= Directions =
Collect each line holding the string "joints".

= Recorded data =

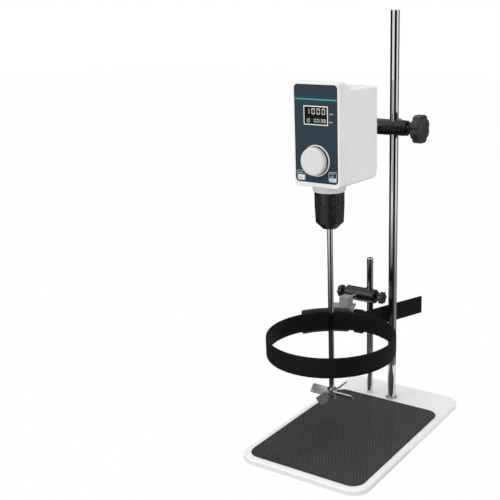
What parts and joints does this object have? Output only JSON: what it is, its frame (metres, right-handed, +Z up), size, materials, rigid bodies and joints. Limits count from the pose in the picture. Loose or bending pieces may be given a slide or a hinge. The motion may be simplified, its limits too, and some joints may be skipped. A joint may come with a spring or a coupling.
{
  "type": "overhead stirrer",
  "caption": "Digital overhead stirrer on a rod stand: motor head with display and knob, keyless chuck, stirring shaft with pitched-blade impeller, cross clamps and a vessel strap.",
  "frame": {"origin": "on the bench plane, under the middle of the base plate", "axes": "+Z up, +X to the right of the person who faces the display, +Y to the back, where the stand rod stands"},
  "size_m": [0.216, 0.3418, 0.605],
  "materials": {
    "white_paint": "white powder coat, fine satin",
    "black_rubber": "matt, finely ribbed",
    "polished_steel": "polished stainless steel",
    "plain_steel": "zinc plated steel",
    "white_plastic": "fine satin moulding",
    "black_plastic": "semi-matt glass filled nylon",
    "black_cast": "semi-matt black powder coat on a die casting",
    "slate_panel": "printed polycarbonate film",
    "dark_window": "clear hard-coated window over a dark display",
    "aluminium": "bent sheet, plain",
    "circuit": "solder resist",
    "brass": "turned",
    "grey_steel": "grey painted sheet",
    "black_strap": "woven nylon webbing"
  },
  "bodies": {
    "stand": {"base_plate": "white_paint", "base_feet": "black_rubber", "anti_slip_mat": "black_rubber", "stand_rod_lower": "polished_steel", "stand_rod_upper": "polished_steel", "rod_joint_stud": "plain_steel", "rod_foot_ring": "polished_steel", "stand_rod_bolt": "plain_steel", "clamp_post": "polished_steel", "clamp_post_bolt": "plain_steel"},
    "upper_clamp": {"upper_clamp_body": "black_cast", "upper_clamp_end_rings": "black_cast"},
    "rod_clamp_pad": {"rod_clamp_pad": "brass"},
    "rod_clamp_knob": {"rod_clamp_screw": "plain_steel", "rod_clamp_knob": "black_plastic"},
    "arm_clamp_pad": {"arm_clamp_pad": "brass"},
    "arm_clamp_knob": {"arm_clamp_screw": "plain_steel", "arm_clamp_knob": "black_plastic"},
    "head": {"housing_front_bezel": "white_plastic", "housing_cover": "white_plastic", "housing_base_tray": "white_plastic", "head_chassis": "aluminium", "tray_screws": "plain_steel", "power_inlet": "black_plastic", "control_panel": "slate_panel", "display_frame": "white_plastic", "display_window": "dark_window", "control_board": "circuit", "encoder_body": "aluminium", "knob_ring": "white_plastic", "motor_body": "plain_steel", "spindle_bearing": "polished_steel", "spindle_nose": "white_plastic", "support_arm": "polished_steel", "arm_flange": "aluminium", "arm_flange_screws": "plain_steel"},
    "encoder_plunger": {"encoder_plunger": "plain_steel"},
    "speed_knob": {"encoder_shaft": "plain_steel", "speed_knob": "white_plastic"},
    "spindle": {"motor_rotor": "plain_steel", "spindle": "polished_steel", "chuck_body": "plain_steel", "chuck_rear_ring": "black_plastic"},
    "chuck_sleeve": {"chuck_sleeve": "black_plastic", "chuck_nut_ring": "plain_steel"},
    "chuck_jaw_1": {"chuck_jaw_1": "plain_steel"},
    "chuck_jaw_2": {"chuck_jaw_2": "plain_steel"},
    "chuck_jaw_3": {"chuck_jaw_3": "plain_steel"},
    "stirrer": {"stirring_shaft": "polished_steel", "impeller": "polished_steel"},
    "lower_clamp": {"lower_clamp_body": "black_cast"},
    "post_clamp_pad": {"post_clamp_pad": "brass"},
    "post_clamp_screw": {"post_clamp_thumb_screw": "black_plastic"},
    "holder_clamp_pad": {"holder_clamp_pad": "brass"},
    "holder_clamp_screw": {"holder_clamp_thumb_screw": "black_plastic"},
    "vessel_holder": {"holder_arm": "polished_steel", "holder_bracket": "grey_steel", "vessel_jaw_plate": "black_plastic", "vessel_strap": "black_strap", "strap_buckle": "black_plastic"}
  },
  "joints": [
    {"name": "head_height", "type": "slide", "parent": "stand", "child": "upper_clamp", "axis": [0, 0, 1], "range_m": [-0.03, 0.14]},
    {"name": "arm_reach", "type": "slide", "parent": "upper_clamp", "child": "head", "axis": [0, -1, 0], "range_m": [-0.04, 0.045]},
    {"name": "rod_clamp_pad_slide", "type": "slide", "parent": "upper_clamp", "child": "rod_clamp_pad", "axis": [1, 0, 0], "range_m": [0, 0.00376]},
    {"name": "rod_clamp_knob_turn", "type": "hinge", "parent": "rod_clamp_pad", "child": "rod_clamp_knob", "pos_m": [0.0358, 0.11, 0.4405], "axis": [1, 0, 0], "range_deg": [0, 1080]},
    {"name": "arm_clamp_pad_slide", "type": "slide", "parent": "upper_clamp", "child": "arm_clamp_pad", "axis": [-1, 0, 0], "range_m": [0, 0.00376]},
    {"name": "arm_clamp_knob_turn", "type": "hinge", "parent": "arm_clamp_pad", "child": "arm_clamp_knob", "pos_m": [-0.0822, 0.11, 0.4405], "axis": [-1, 0, 0], "range_deg": [0, 1080]},
    {"name": "speed_knob_push", "type": "slide", "parent": "head", "child": "encoder_plunger", "axis": [0, 1, 0], "range_m": [0, 0.0008], "stiffness_N_per_m": 1500, "springref_m": -0.0006},
    {"name": "speed_knob_turn", "type": "hinge", "parent": "encoder_plunger", "child": "speed_knob", "pos_m": [-0.0232, -0.068, 0.4137], "axis": [0, 1, 0], "continuous": true},
    {"name": "spindle_spin", "type": "hinge", "parent": "head", "child": "spindle", "pos_m": [-0.0232, -0.031, 0.38], "axis": [0, 0, 1], "continuous": true},
    {"name": "chuck_sleeve_turn", "type": "hinge", "parent": "spindle", "child": "chuck_sleeve", "pos_m": [-0.0232, -0.031, 0.335], "axis": [0, 0, 1], "range_deg": [0, 540]},
    {"name": "chuck_jaw_1_slide", "type": "slide", "parent": "spindle", "child": "chuck_jaw_1", "axis": [0, 0.2419, 0.9703], "range_m": [0, 0.00601]},
    {"name": "chuck_jaw_2_slide", "type": "slide", "parent": "spindle", "child": "chuck_jaw_2", "axis": [-0.2095, -0.121, 0.9703], "range_m": [0, 0.00601]},
    {"name": "chuck_jaw_3_slide", "type": "slide", "parent": "spindle", "child": "chuck_jaw_3", "axis": [0.2095, -0.121, 0.9703], "range_m": [0, 0.00601]},
    {"name": "stirring_shaft_slide", "type": "slide", "parent": "spindle", "child": "stirrer", "axis": [0, 0, -1], "range_m": [0, 0.02]},
    {"name": "lower_clamp_height", "type": "slide", "parent": "stand", "child": "lower_clamp", "axis": [0, 0, 1], "range_m": [-0.04, 0.045]},
    {"name": "holder_reach", "type": "slide", "parent": "lower_clamp", "child": "vessel_holder", "axis": [0, -1, 0], "range_m": [-0.01, 0.012]},
    {"name": "post_clamp_pad_slide", "type": "slide", "parent": "lower_clamp", "child": "post_clamp_pad", "axis": [1, 0, 0], "range_m": [0, 0.00301]},
    {"name": "post_clamp_knob_turn", "type": "hinge", "parent": "post_clamp_pad", "child": "post_clamp_screw", "pos_m": [-0.02, 0.11, 0.175], "axis": [1, 0, 0], "range_deg": [0, 1080]},
    {"name": "holder_clamp_pad_slide", "type": "slide", "parent": "lower_clamp", "child": "holder_clamp_pad", "axis": [-1, 0, 0], "range_m": [0, 0.00301]},
    {"name": "holder_clamp_knob_turn", "type": "hinge", "parent": "holder_clamp_pad", "child": "holder_clamp_screw", "pos_m": [-0.091, 0.11, 0.175], "axis": [-1, 0, 0], "range_deg": [0, 1080]}
  ],
  "couplings": [
    {"joint": "rod_clamp_pad_slide", "follows": "rod_clamp_knob_turn", "m_per_rad": 0.00019894},
    {"joint": "arm_clamp_pad_slide", "follows": "arm_clamp_knob_turn", "m_per_rad": 0.00019894},
    {"joint": "post_clamp_pad_slide", "follows": "post_clamp_knob_turn", "m_per_rad": 0.00015915},
    {"joint": "holder_clamp_pad_slide", "follows": "holder_clamp_knob_turn", "m_per_rad": 0.00015915},
    {"joint": "chuck_jaw_1_slide", "follows": "chuck_sleeve_turn", "m_per_rad": 0.00063662},
    {"joint": "chuck_jaw_2_slide", "follows": "chuck_sleeve_turn", "m_per_rad": 0.00063662},
    {"joint": "chuck_jaw_3_slide", "follows": "chuck_sleeve_turn", "m_per_rad": 0.00063662}
  ]
}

= Output of the task =
What parts and joints does this object have? Output only JSON: what it is, its frame (metres, right-handed, +Z up), size, materials, rigid bodies and joints. Limits count from the pose in the picture. Loose or bending pieces may be given a slide or a hinge. The motion may be simplified, its limits too, and some joints may be skipped. A joint may come with a spring or a coupling.
  "joints": [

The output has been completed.